Dataset section:
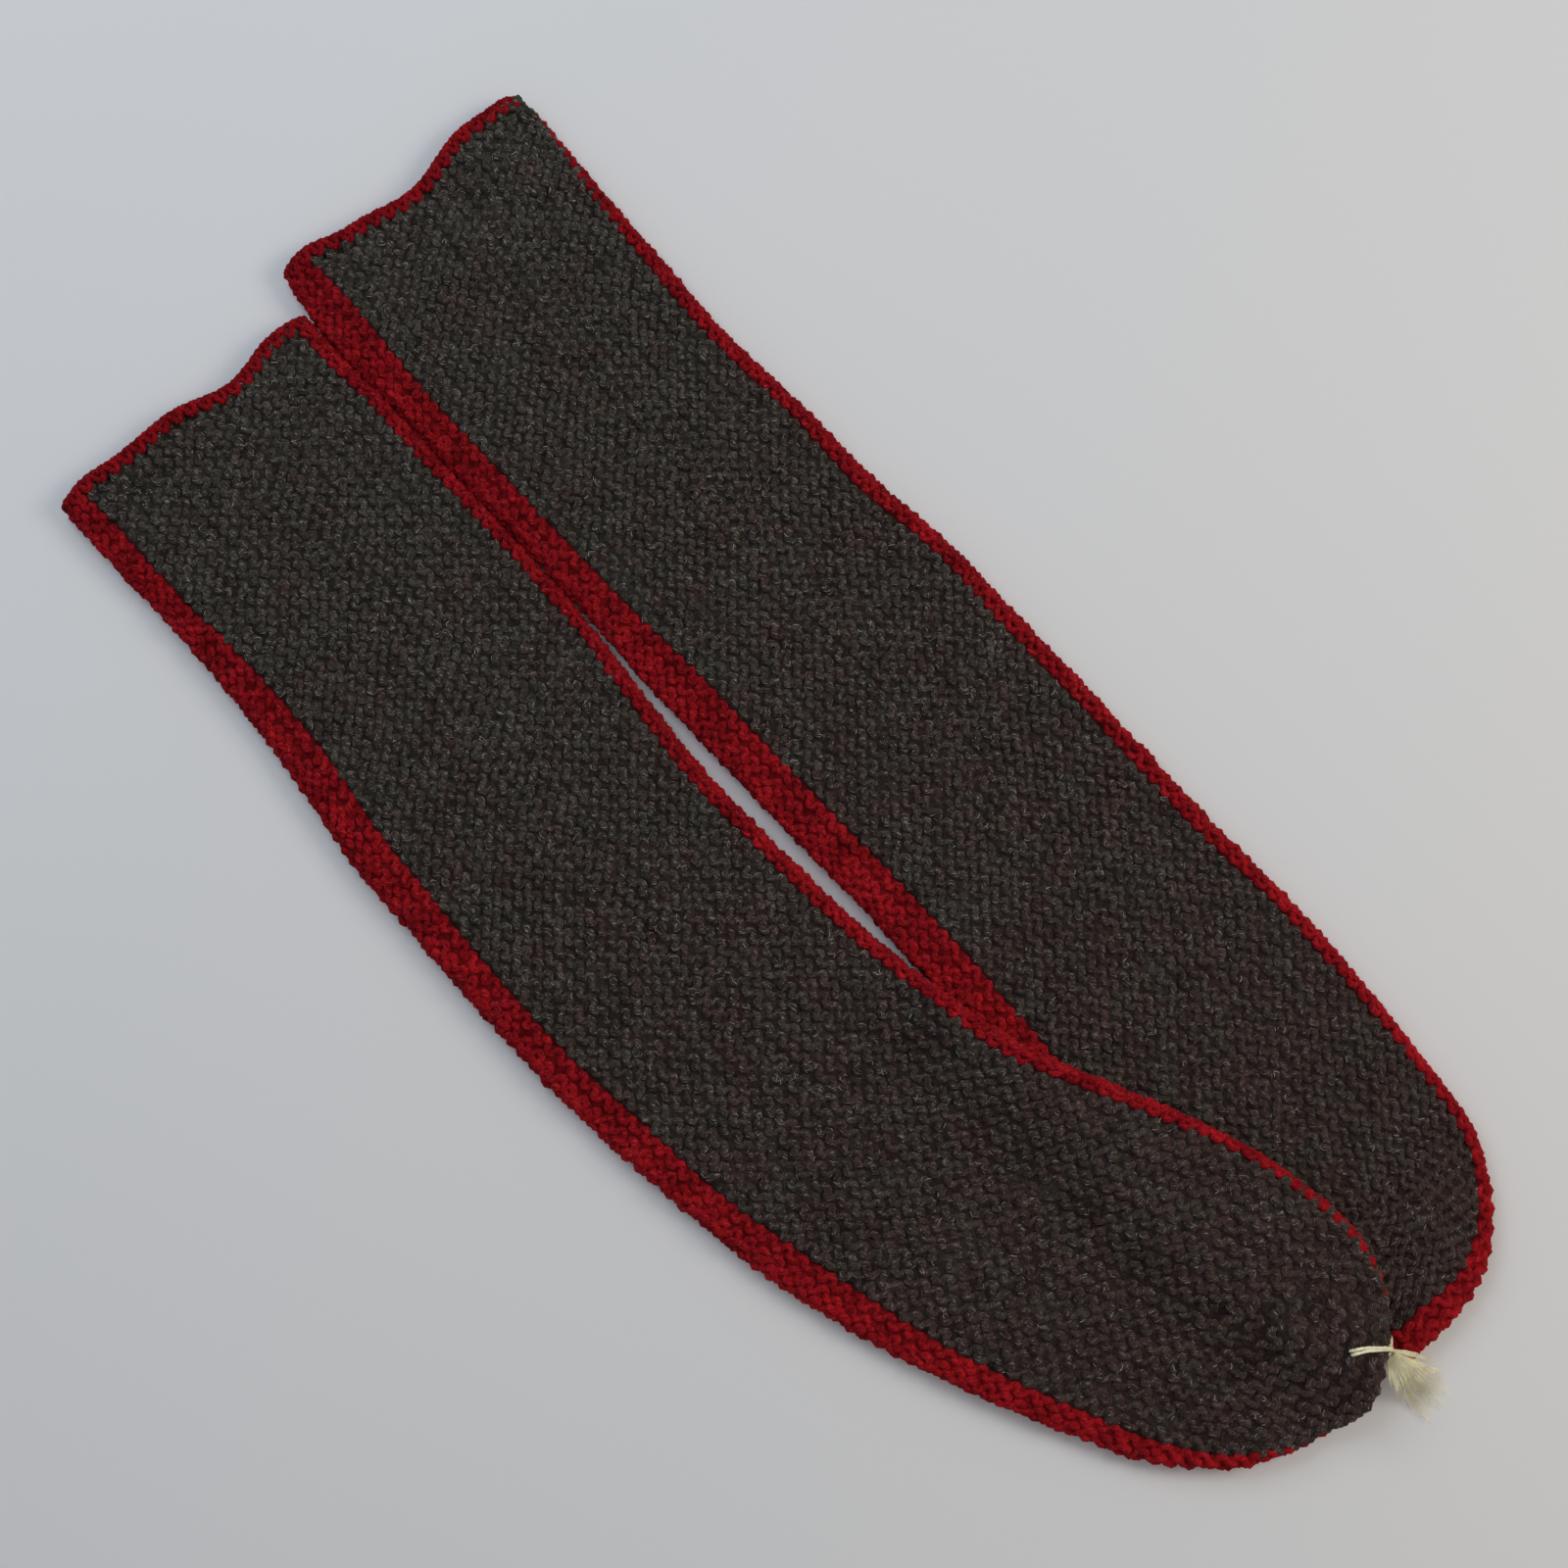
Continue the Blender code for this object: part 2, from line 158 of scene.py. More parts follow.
farLeg = (
    (-222, 11.8, -213.5, 96.5, 8.5, -2.0),
    (-200, 7.3, -204, 97, 12.5, -1.4),
    (-171, 6.25, -174, 93.5, 10, 2.7),
    (-143, 4.55, -145, 90.5, 10, 4.5),
    (-115, 3.15, -117, 87.5, 10, 4.5),
    (-87, 1.35, -88, 87.5, 10.5, 5),
    (-59, -1.0, -60, 86, 12.5, 5.5),
    (-32, -2, -32, 87, 12.5, 5),
    (-5, -3.2, -5, 85.5, 12.5, 5.5),
    (22, -4.0, 22, 84, 12.2, 5.5),
    (48, -5.6, 49, 82, 12.5, 5.5),
    (74, -6.0, 75, 80, 10.4, 5.5),
    (100, -5, 102, 79, 7, 4.5),
    (126, -5, 128, 76.5, 5, 4),
    (151, -5.5, 152, 73, 5, 3),
    (173, -2, 175, 69, 5, 3.5),
)
# angle from +X in degrees, distance of the fold, the back's band
nearToe = (
    (72, 42.7, 0.9),
    (58, 44.3, -0.3),
    (44, 45.3, -1.7),
    (31, 45.3, -2.7),
    (19, 46.5, -2.6),
    (10, 46.8, -2.0),
    (1, 44.5, -1.6),
    (-10, 42.4, -0.7),
    (-22, 41.3, 0.8),
    (-36, 41, 3.0),
    (-54, 41, 4.8),
    (-72, 43.2, 6.5),
)
farToe = (
    (76, 33.4, 3.5),
    (61, 32, 3.8),
    (44, 31.8, 4.2),
    (27, 32.5, 5.5),
    (11, 34.2, 6.5),
    (-3, 35.4, 7.5),
    (-16, 36.8, 8),
    (-27, 39.2, 9),
    (-36, 42.2, 9),
    (-46, 41, 7.5),
    (-60, 37.2, 6),
    (-75, 35.3, 5),
)
# place across the cuff, and how far its edge is drawn inward, millimetres
nearWave = ((0, 0), (0.12, -2), (0.25, -1), (0.44, -1.2), (0.67, 3.5), (0.88, 0), (1, 1.2))
farWave = ((0, 0.8), (0.1, -1), (0.27, 2.3), (0.5, 5.2), (0.79, -0.5), (0.93, 0), (1, 1.4))
# soft troughs of the upper wall: x, y, length, width, heading in degrees, depth, millimetres
nearTroughs = (
    (-150, -38, 90, 22, 8, 0.5),
    (-70, -60, 120, 16, -12, 0.4),
    (30, -45, 80, 20, 14, 0.45),
    (105, -20, 60, 14, 35, 0.4),
)
farTroughs = (
    (-160, 50, 80, 20, -6, 0.5),
    (-90, 30, 70, 14, 16, 0.4),
    (0, 52, 110, 18, -10, 0.45),
    (110, 40, 70, 18, 12, 0.4),
    (191, 20, 34, 18, -38, 1.7),
    (186, 42, 50, 24, -35, -1.0),
)


def ease(value, low, high):
    share = min(max((value - low) / (high - low), 0), 1)
    return share * share * (3 - 2 * share)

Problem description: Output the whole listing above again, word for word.

Solution for this problem:
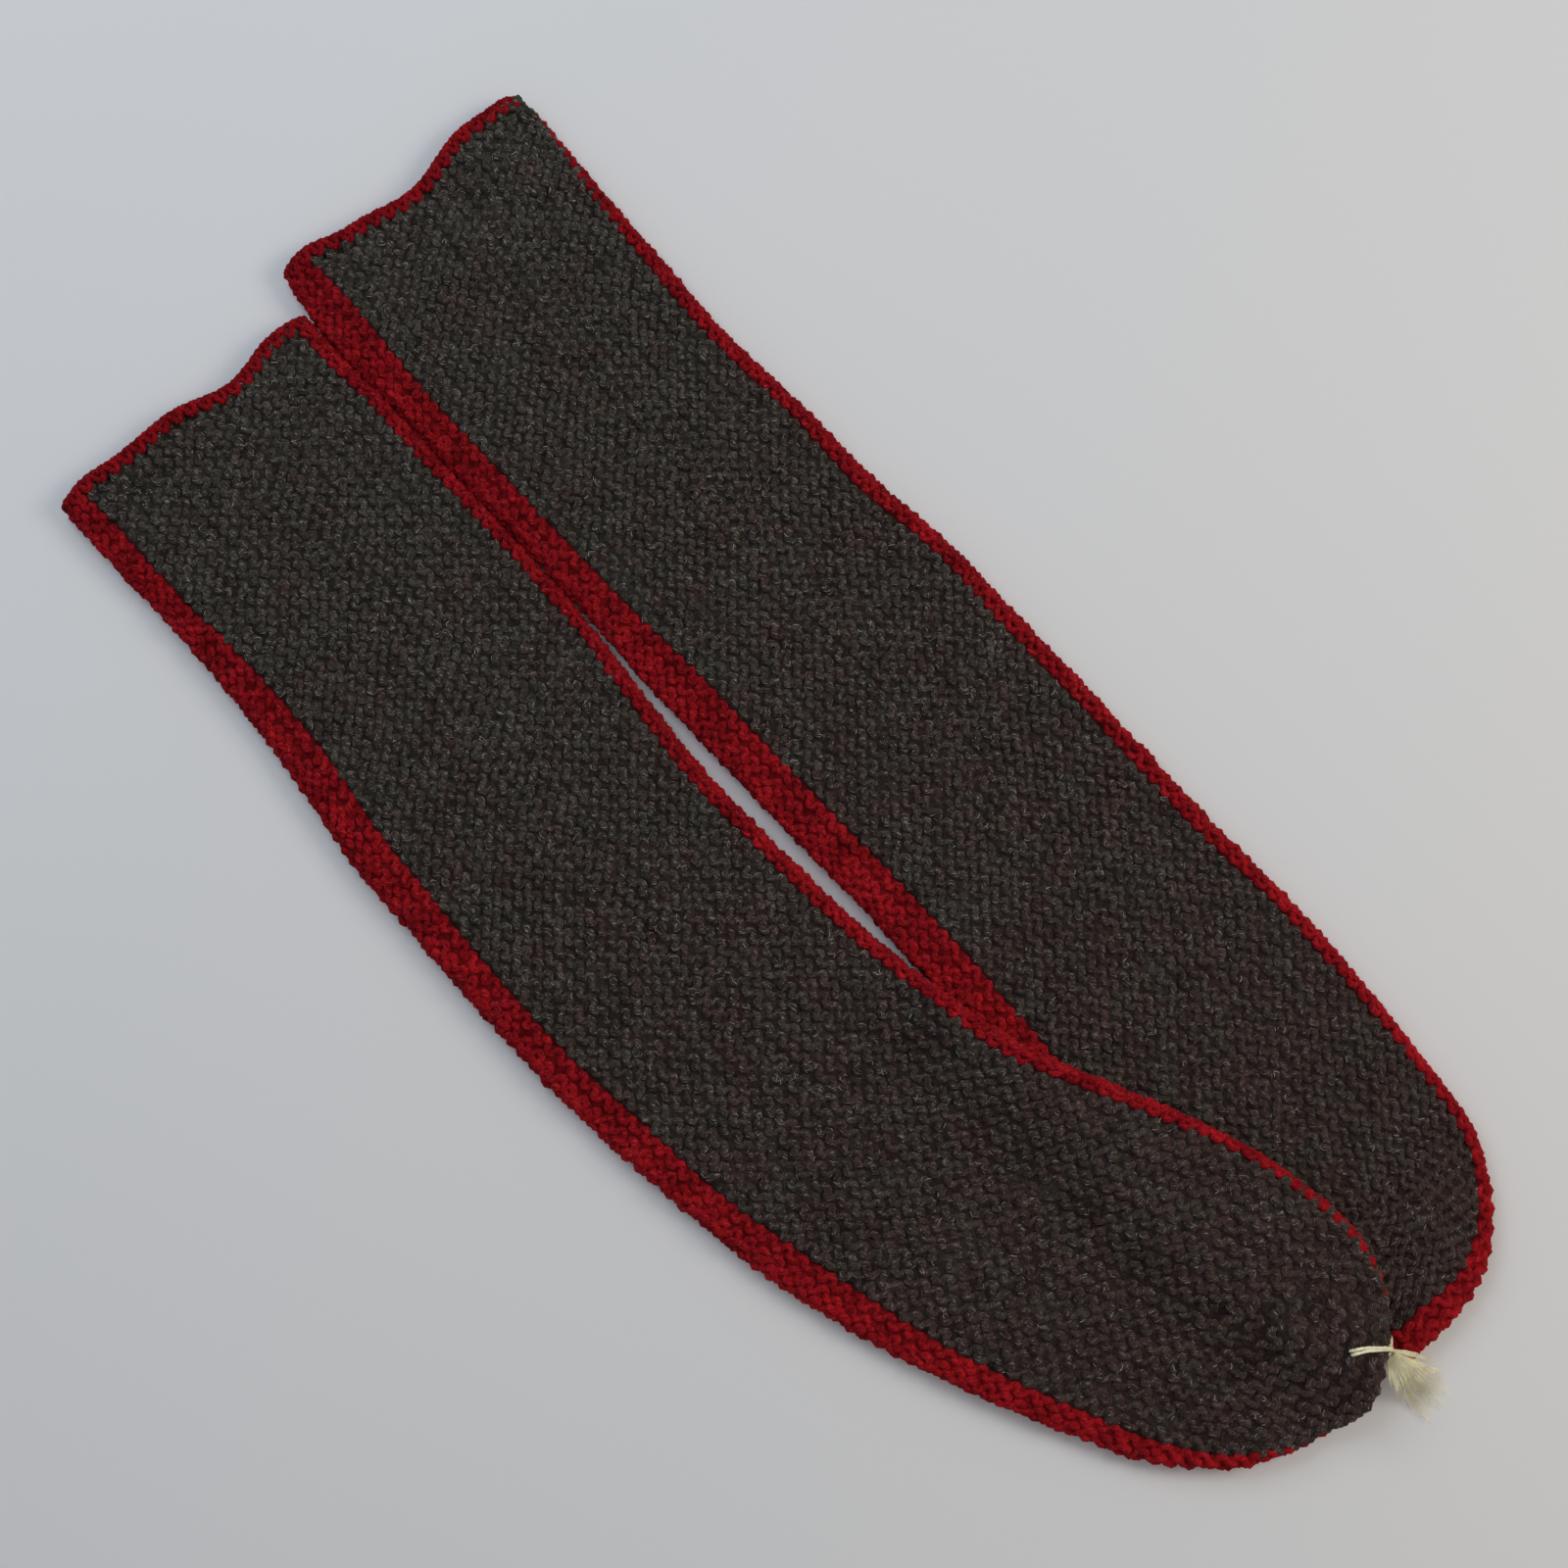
Continue the Blender code for this object: part 2, from line 158 of scene.py. More parts follow.
farLeg = (
    (-222, 11.8, -213.5, 96.5, 8.5, -2.0),
    (-200, 7.3, -204, 97, 12.5, -1.4),
    (-171, 6.25, -174, 93.5, 10, 2.7),
    (-143, 4.55, -145, 90.5, 10, 4.5),
    (-115, 3.15, -117, 87.5, 10, 4.5),
    (-87, 1.35, -88, 87.5, 10.5, 5),
    (-59, -1.0, -60, 86, 12.5, 5.5),
    (-32, -2, -32, 87, 12.5, 5),
    (-5, -3.2, -5, 85.5, 12.5, 5.5),
    (22, -4.0, 22, 84, 12.2, 5.5),
    (48, -5.6, 49, 82, 12.5, 5.5),
    (74, -6.0, 75, 80, 10.4, 5.5),
    (100, -5, 102, 79, 7, 4.5),
    (126, -5, 128, 76.5, 5, 4),
    (151, -5.5, 152, 73, 5, 3),
    (173, -2, 175, 69, 5, 3.5),
)
# angle from +X in degrees, distance of the fold, the back's band
nearToe = (
    (72, 42.7, 0.9),
    (58, 44.3, -0.3),
    (44, 45.3, -1.7),
    (31, 45.3, -2.7),
    (19, 46.5, -2.6),
    (10, 46.8, -2.0),
    (1, 44.5, -1.6),
    (-10, 42.4, -0.7),
    (-22, 41.3, 0.8),
    (-36, 41, 3.0),
    (-54, 41, 4.8),
    (-72, 43.2, 6.5),
)
farToe = (
    (76, 33.4, 3.5),
    (61, 32, 3.8),
    (44, 31.8, 4.2),
    (27, 32.5, 5.5),
    (11, 34.2, 6.5),
    (-3, 35.4, 7.5),
    (-16, 36.8, 8),
    (-27, 39.2, 9),
    (-36, 42.2, 9),
    (-46, 41, 7.5),
    (-60, 37.2, 6),
    (-75, 35.3, 5),
)
# place across the cuff, and how far its edge is drawn inward, millimetres
nearWave = ((0, 0), (0.12, -2), (0.25, -1), (0.44, -1.2), (0.67, 3.5), (0.88, 0), (1, 1.2))
farWave = ((0, 0.8), (0.1, -1), (0.27, 2.3), (0.5, 5.2), (0.79, -0.5), (0.93, 0), (1, 1.4))
# soft troughs of the upper wall: x, y, length, width, heading in degrees, depth, millimetres
nearTroughs = (
    (-150, -38, 90, 22, 8, 0.5),
    (-70, -60, 120, 16, -12, 0.4),
    (30, -45, 80, 20, 14, 0.45),
    (105, -20, 60, 14, 35, 0.4),
)
farTroughs = (
    (-160, 50, 80, 20, -6, 0.5),
    (-90, 30, 70, 14, 16, 0.4),
    (0, 52, 110, 18, -10, 0.45),
    (110, 40, 70, 18, 12, 0.4),
    (191, 20, 34, 18, -38, 1.7),
    (186, 42, 50, 24, -35, -1.0),
)


def ease(value, low, high):
    share = min(max((value - low) / (high - low), 0), 1)
    return share * share * (3 - 2 * share)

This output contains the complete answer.